MacFarquhar described the next challenges as oppressive to the people.

“The third is the inability to organize and fight because basically the civil rights are nonexistent so people have difficulty forging social movements,” he said. “The fourth one would be that all those countries are run by small cliques that always fight against anybody trying to challenge them.”

MacFarquhar described change as inhibited also by challenges lying in the inherent beliefs within Middle Eastern society itself.

“The fifth one is that they say that if they do open up and allow societies to flourish, they’ll be overrun by Muslim extremists,” he said.
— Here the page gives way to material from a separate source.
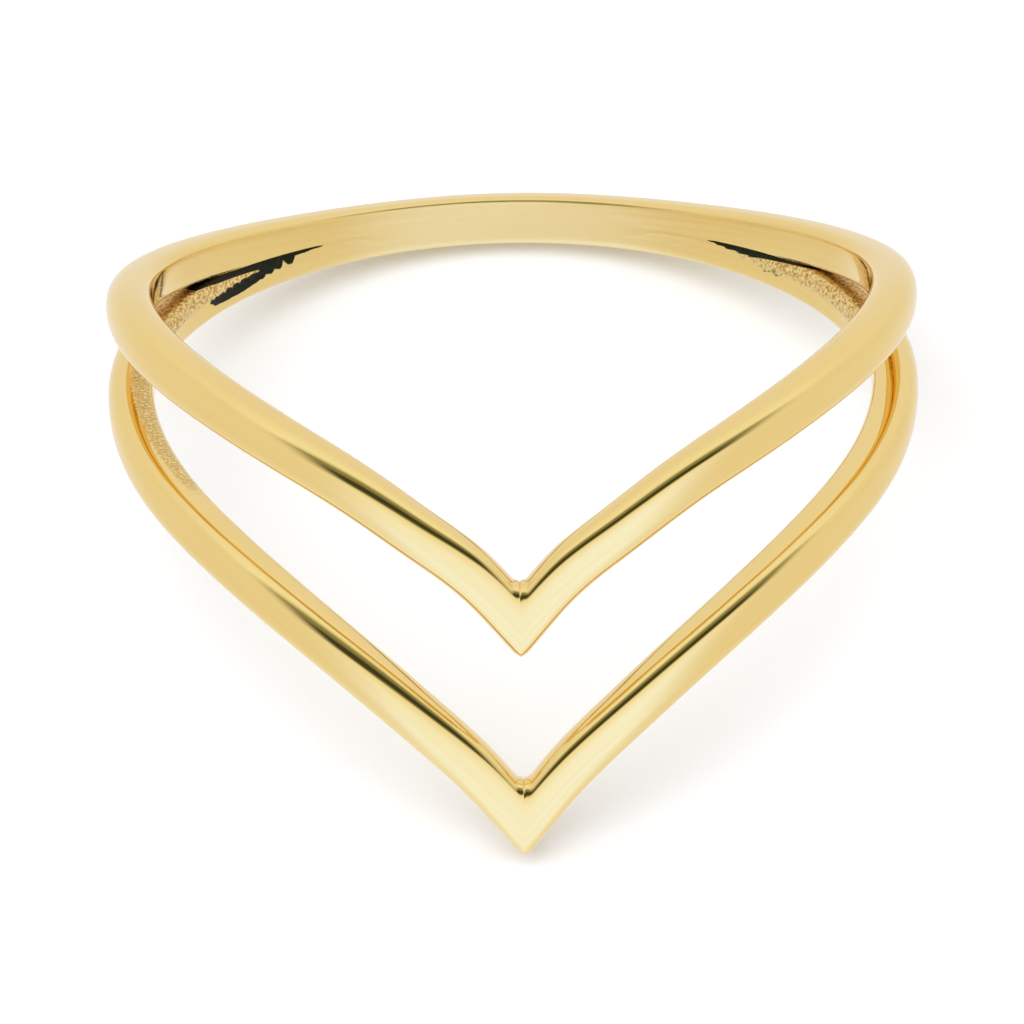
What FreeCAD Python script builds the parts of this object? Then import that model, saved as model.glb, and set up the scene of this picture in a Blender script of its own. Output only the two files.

The sixth and last problem is just the question of generational change.”

Middle Eastern citizens believed younger generations’ education in the west would bring new values to the area, but MacFarquhar said this is a false conviction.

The native education systems proved much stronger than the Western influence did, he said.

MacFarquhar added frustration with these issues tended to bring about extremism in these societies.

“If you can address these issues, I think that you will go a long way towards bringing important change,” he said.

After recounting personal run-ins with secret police and anti-American Al Qaeda families, experiences chronicled in his new book “The Media Relations Department of Hizbollah Wishes You a Happy Birthday,” MacFarquhar said three factors made it difficult for the United States to impose political change from the outside.

Problems with vocabulary differences, he said, a lack of support for agents of change and the United States’ inability to address oppression and the secret police have prevented a successful government from being formed in the Middle East.

“There are a lot of words and events and issues in the region that we perceive wrongly from outside,” MacFarquhar said.

When asked if it was possible to rid Lebanon of Hizbollah, a Shi’a Islamist political and paramilitary organization, MacFarquhar said it would be difficult because Hizbollah filled a need that was there.

“They came along and started providing all those social services that were lacking,” he said. “It comes down to the fact that people will make their choices to a certain extent on ideology, but also in terms of what the government is going to provide and I think that’s the great failing in Lebanon.”

MacFarquhar moved to Libya at age three and spent more than 25 years in the region. He spent five years in Cairo as the Bureau Chief for The New York Times and has also lived in Israel, Kuwait, Saudi Arabia and Cyprus.